Stated exercise → Take the material and output all of it exactly.
BEGIN
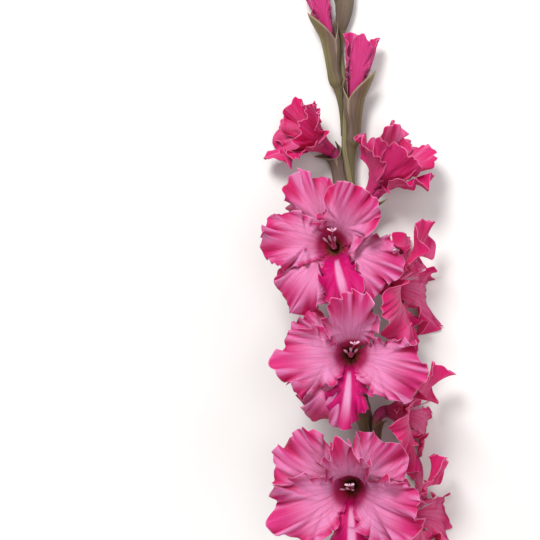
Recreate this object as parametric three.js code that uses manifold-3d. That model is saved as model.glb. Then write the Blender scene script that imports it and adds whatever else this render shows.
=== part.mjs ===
// A cut gladiolus flower spike, laid down on its back.
// Millimetres, +Z up. The stem runs along Y, from the cut end at -Y to the closed buds at +Y.
// The open florets look up. The right-hand rank leans over and rests its lowest petals on the surface, and so
// does the half-open floret on the left.
import * as THREE from "three";
import { mergeVertices } from "three/addons/utils/BufferGeometryUtils.js";
import Module from "manifold-3d";

const wasm = await Module();
wasm.setup();
const { Manifold, Mesh } = wasm;

// ---- driving dimensions ----
const GAP = 0.3; // between two pieces that touch
const PETAL = 0.7; // thickness of a petal
const BRACT = 0.8; // thickness of a bract
const LEAF = 1.2; // thickness of a leaf

const STEM = {
  cutEnd: -400, // Y of the cut end
  tip: 290, // Y of the tip, under the last bud
  rCut: 5.4, // radius at the cut end
  rSpike: 4.4, // radius where the flowers start
  rTip: 1.1, // radius at the tip
  lift: 17, // height of the axis among the open florets
  liftTip: 2.8, // height of the axis at the tip
  zigzag: 1.3, // sideways step of the stem from node to node
  sides: 10,
};
const CUT_SLANT = 6; // how far the slanting cut runs along the stem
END
Result →
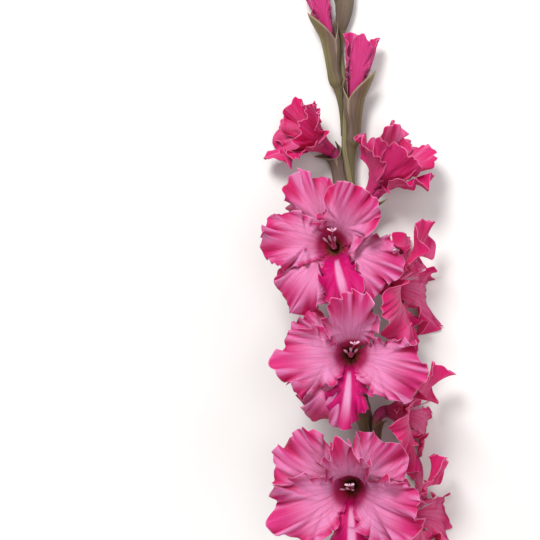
Recreate this object as parametric three.js code that uses manifold-3d. That model is saved as model.glb. Then write the Blender scene script that imports it and adds whatever else this render shows.
=== part.mjs ===
// A cut gladiolus flower spike, laid down on its back.
// Millimetres, +Z up. The stem runs along Y, from the cut end at -Y to the closed buds at +Y.
// The open florets look up. The right-hand rank leans over and rests its lowest petals on the surface, and so
// does the half-open floret on the left.
import * as THREE from "three";
import { mergeVertices } from "three/addons/utils/BufferGeometryUtils.js";
import Module from "manifold-3d";

const wasm = await Module();
wasm.setup();
const { Manifold, Mesh } = wasm;

// ---- driving dimensions ----
const GAP = 0.3; // between two pieces that touch
const PETAL = 0.7; // thickness of a petal
const BRACT = 0.8; // thickness of a bract
const LEAF = 1.2; // thickness of a leaf

const STEM = {
  cutEnd: -400, // Y of the cut end
  tip: 290, // Y of the tip, under the last bud
  rCut: 5.4, // radius at the cut end
  rSpike: 4.4, // radius where the flowers start
  rTip: 1.1, // radius at the tip
  lift: 17, // height of the axis among the open florets
  liftTip: 2.8, // height of the axis at the tip
  zigzag: 1.3, // sideways step of the stem from node to node
  sides: 10,
};
const CUT_SLANT = 6; // how far the slanting cut runs along the stem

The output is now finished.